Noheli Pocaterra, the National Assembly second Vice President, said that the statements made about Venezuela by U.S. government officials are “unacceptable”. Pocaterra asserted that statements such as those are the product of the intense work done by sectors of the opposition who seek foreign intervention in Venezuela.
At Thursday’s U.S. Senate hearing, Nelson accused the Venezuelan government of supporting and harboring Colombian guerrilla groups. He also said to be worried about “reports of identification cards belonging to opposition members being confiscated by military forces in Venezuela to prevent them from voting,” allegations that were disputed by Jennifer McCoy, a representative of the Carter Center present at the hearings. McCoy was part of the group of international observers present in Venezuela to oversee the recall process.

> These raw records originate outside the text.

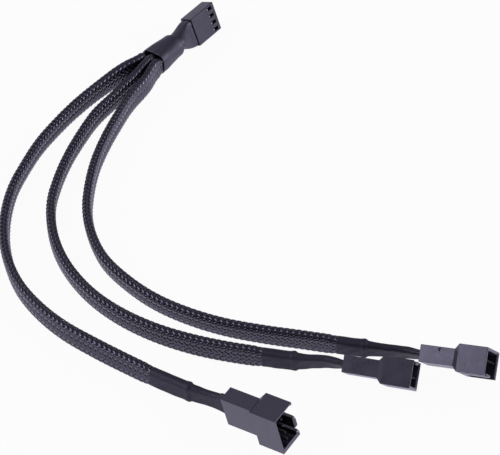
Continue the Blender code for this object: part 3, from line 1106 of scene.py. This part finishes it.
@dataclass(frozen=True)
class Braid:
    """A flat braided sleeve: strands that pass over two and under two."""

    width: float = 7.5
    thickness: float = 2.95
    strands: int = 10
    pitch: float = 1.74
    band: float = 1.08
    crown: float = 0.23
    groove: float = 0.05
    lift: float = 0.17
    calm: float = 0.35
    calm_reach: Pair = (6.0, 34.0)
    back: float = 0.06
    plateau: float = 2.4
    wander: float = 0.05
    steps_per_crossing: int = 3

    @property
    def half_flat(self) -> float:
        """Half the flat part of the section."""
        return (self.width - self.thickness) / 2

    @property
    def radius(self) -> float:
        """Distance from the section's middle line to the braid's own middle."""
        return self.thickness / 2 - self.lift - self.crown

    @property
    def girth(self) -> float:
        """Length round the section at the braid's middle."""
        return 4 * self.half_flat + 2 * math.pi * self.radius

    def profile(self) -> tuple[Array, Array]:
        """Return a strand's outline, an arch over four filaments.

        Over the share t of the half width its height is the crown times
        (1 - t^2)^0.6, less a groove where two filaments meet, and its
        back is flat.

        Returns:
            Place across the strand and height, both in millimetres.
        """
        t = np.array([-1.0, -0.75, -0.5, -0.25, 0.0, 0.25, 0.5, 0.75, 1.0])
        height = self.crown * np.maximum(1 - t**2, 0.0) ** 0.6
        height[[2, 4, 6]] -= self.groove
        across = np.concatenate([t, [0.7, -0.7]]) * self.band / 2
        return across, np.concatenate([height, [-self.back] * 2])

    def strand(self, number: int, lay: Lay, start: float, end: float) -> tuple[Array, Array, Array]:
        """Return one strand as distances along, shares round, and heights.

        The strand winds evenly round the section.  Counted in crossings
        along the sleeve, its height is a flattened cosine of period four,
        up over two strands and down under two, and strands of the other
        hand have the opposite sign, so that each passes the others in turn.
        Near the hub, where the sleeve is drawn tight, all heights are less.

        Args:
            number: The strand's number round the sleeve.
            lay: The hand in which it winds.
            start: Where it starts along the sleeve.
            end: Where it ends along the sleeve.

        Returns:
            Three arrays of shape (steps, outline points).
        """
        step = self.pitch / 2 / self.steps_per_crossing
        s = np.arange(start, end, step)[:, None]
        crossing = s / (self.pitch / 2)
        sign = lay.value
        wave = np.cos(math.pi / 2 * (2 * number + sign * crossing - 0.5))
        height = sign * self.lift * np.tanh(self.plateau * wave) / math.tanh(self.plateau)
        relief = self.calm + (1.0 - self.calm) * ease(s, *self.calm_reach)
        across, crown = self.profile()
        slant = math.atan2(self.girth / self.strands, self.pitch)
        along = s - sign * across[None, :] * math.sin(slant)
        wander = self.wander * np.sin(s * 0.11 + number * 1.7 + sign)
        turned = (
            number * self.girth / self.strands
            + sign * s * self.girth / self.strands / self.pitch
            + across[None, :] * math.cos(slant)
            + wander
        )
        return along, turned / self.girth, relief * (height + crown[None, :])


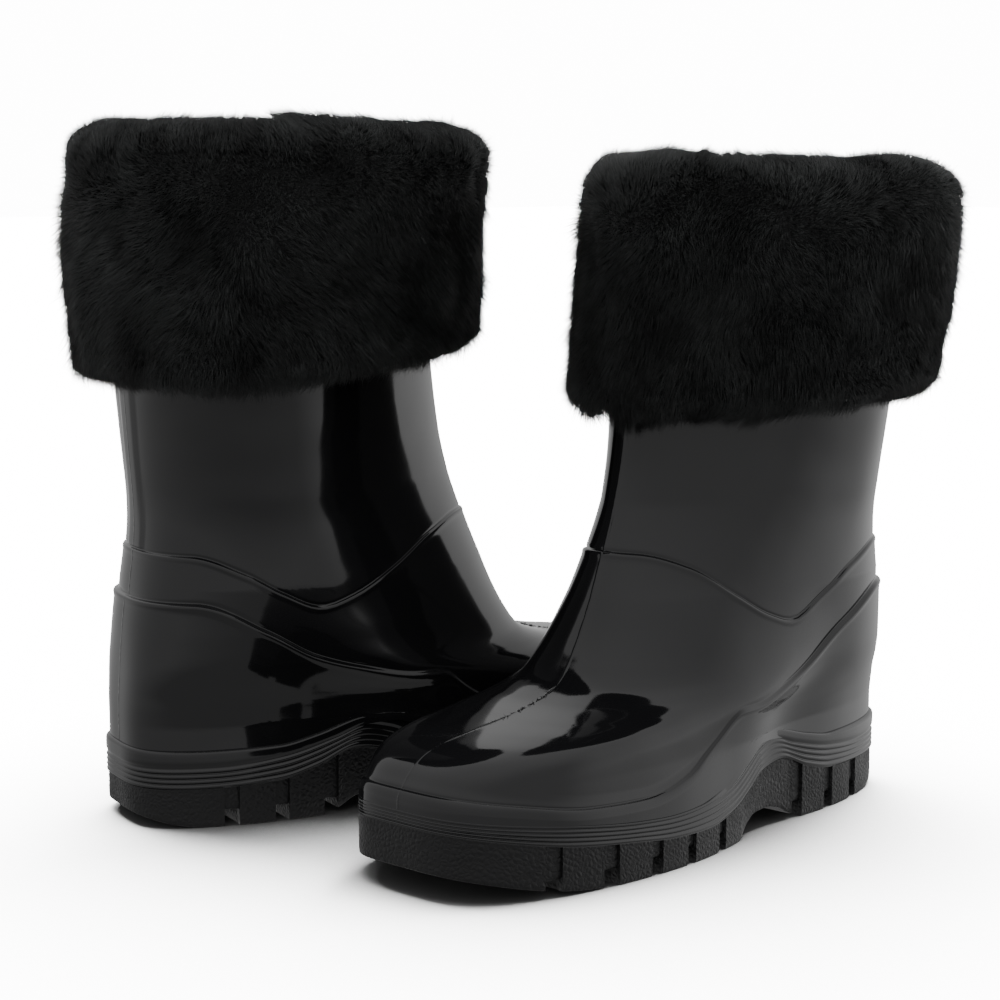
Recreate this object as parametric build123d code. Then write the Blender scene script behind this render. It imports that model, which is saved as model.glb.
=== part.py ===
from build123d import *

import math
import os

# A pair of short PVC wellington boots with turned-down fur cuffs. All sizes are in millimetres.
# Each boot is modelled as a left boot in its own frame: x runs from heel to toe with 0 at the
# back of the heel, y is positive on the outer (lateral) side, and z is up from the floor.
# The right boot is the same boot mirrored. Both are then set down side by side, toes opposed.

# ---- driving dimensions: stance of the pair --------------------------------------------------
HEEL_SPACING_X = 229.5  # between the two heels' reference points
HEEL_SPACING_Y = 94.4
PAIR_SHIFT_Y = 6.913  # brings the middle of the pair over the origin
TOE_OUT = 9.0  # degrees that each boot turns away from the pair's long axis

# ---- driving dimensions: the shell -----------------------------------------------------------
RIM_HEIGHT = 197.0  # top of the PVC shaft
UPPER_WALL = 2.0
LINING_WALL = 1.1
BOND = 0.1  # left between pieces that are glued or moulded together
LINING_GAP = 0.45  # glue line between the shell and the knitted sock
EASE = 0.4  # left round the edges of the board and the footbed
SHAFT_EGG = 0.39  # how much wider the calf side of the shaft is than the shin side
STRAIGHT_HEIGHT = 32.0  # the foot's walls are upright up to here

# ---- driving dimensions: the sole ------------------------------------------------------------
BAND_STEP = 2.4  # tread blocks and welt band, proud of the shell
RECESS_STEP = 1.4  # side wall between two tread blocks
GROOVE_DEPTH = 5.0
GROOVES = [(28.0, 32.5), (44.0, 48.5), (60.5, 65.5), (107.5, 111.5), (124.3, 128.0)]
GROOVES += [(139.5, 144.0), (157.0, 162.5), (176.5, 181.5)]  # start and end of each along x
BOARD = 2.0
FOOTBED = 4.0
FOOTBED_COVER = 1.5
INSERT_INSET = 11.0  # from the shell's outside to the heel insert
INSERT_FRONT = 56.0
INSERT_FLOOR = 6.5

# ---- driving dimensions: the cuff ------------------------------------------------------------
CUFF_BOTTOM = 128.0
OUTER_GAP = 1.8  # between the shaft and the hanging cuff
SLEEVE_GAP = 1.8  # between the lining and the sleeve
FOLD_GAP = 0.5  # between the shaft's rim and the fold that rests over it
BACKING = 1.0
HEM_HEIGHT = 10.0
HEM = 0.8
FUR_EGG = 0.24  # the pile is rounder than the shaft
FUR_OUTSIDE = 9.5  # pile depth
FUR_INSIDE = 8.0
THROAT_FRONT = 12.0  # pile depth inside, at the shin
FUR_TOP = 11.5
FUR_DROP = 3.0  # the pile hangs below the hem
FUR_SHOULDER = 9.0  # rounding of the pile at the fold
FUR_LIP = 5.0  # rounding of the pile at the hem
CUFF_RISE = {"left": 0.0, "right": 10.0}  # the right cuff is turned down higher
FUR_FRONT = {"left": -6.0, "right": 8.0}  # more or less pile at the shin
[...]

“We are fed up with Noriega”
Other comments by Secretary Noriega seem to be causing repercussions in other Latin American countries. Argentinean Foreign Relation Minister, Rafael Bielsa, also rejected comments made by Secretary Noriega about his country. “We are fed up with Noriega,” he said. According to a report by Argentine newspaper Pagina 12, Noriega said earlier this week that Argentina’s organized unemployed “piqueteros” (who frequently organize protests and road blockades) are sending that country into anarchy, and that Argentine President Kirchner is veering towards Chavism.
U.S. not intervening, Embassy says
Stephen McFarland, Deputy Chief at the U.S. Embassy in Caracas, said that the recall process is a matter of exclusive pertinence to the Venezuelan people. “All that the international community and the U.S. can do through international observers, is to ensure that the process is fair, transparent, constitutional, democratic, and in peace,” said McFarland after meeting with members of Venezuelan NGO “Journalists for the Truth”. The NGO visited the Embassy yesterday to turn in a document rejecting U.S. government intervention in Venezuela’s internal affairs.